Barack Obama used to say that the way to get change was to get together, get energized, and then get organized. That has always been the answer in America. It’s how we’ve won our biggest victories. Because real change is change that we make together, thoughtfully, and intentionally.
You’ll say all of this better than we have, of course, because this has been the message of your entire campaign: That the America we’ve seen over the last four years isn’t who we really are. Your entire mission has been to call us back to our best selves.
And you understand that this means not just conservatives who’ve lost their way, but progressives who’ve come to despair that anything can change without extralegal action.
But just in case it isn’t obvious, Mr. Vice President, the stakes here are larger than your campaign, even.

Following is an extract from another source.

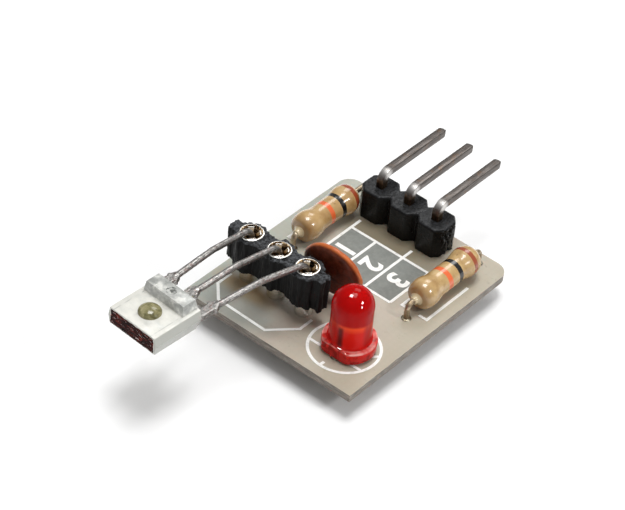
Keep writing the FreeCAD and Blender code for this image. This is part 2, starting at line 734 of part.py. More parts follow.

We are at a moment when American attitudes toward police reform and race relations have tipped over. In the wake of George Floyd’s murder, nearly 75 percent of Americans have supported the protesters who have peacefully assembled to demand reform of law enforcement. A majority of Americans now have a positive view of the Black Lives Matter movement. And people are increasingly of the belief that Confederate statues are better suited to museums than public spaces.
The eruptions in Madison and elsewhere have the potential to stall this shift in attitudes because these same Americans emphatically do not want violent chaos. They want to make our justice system more just—but they reject mob rule.
And Donald Trump is going to do everything he can to bind the peaceful protests against police brutality to the criminals who assault innocents, deface and destroy public property, and generally wreak havoc.
If he succeeds, it will squander the profound opportunity the peaceful protesters have given our country. You can stop him by reminding America that being asked to choose between law and order on one hand and reform on the other is a false choice.
You can remind America that you and the Democratic party stand against the mob and are perfectly capable of both enforcing order and making change.
But you should do it soon. Before Trump and his demagogues get to work.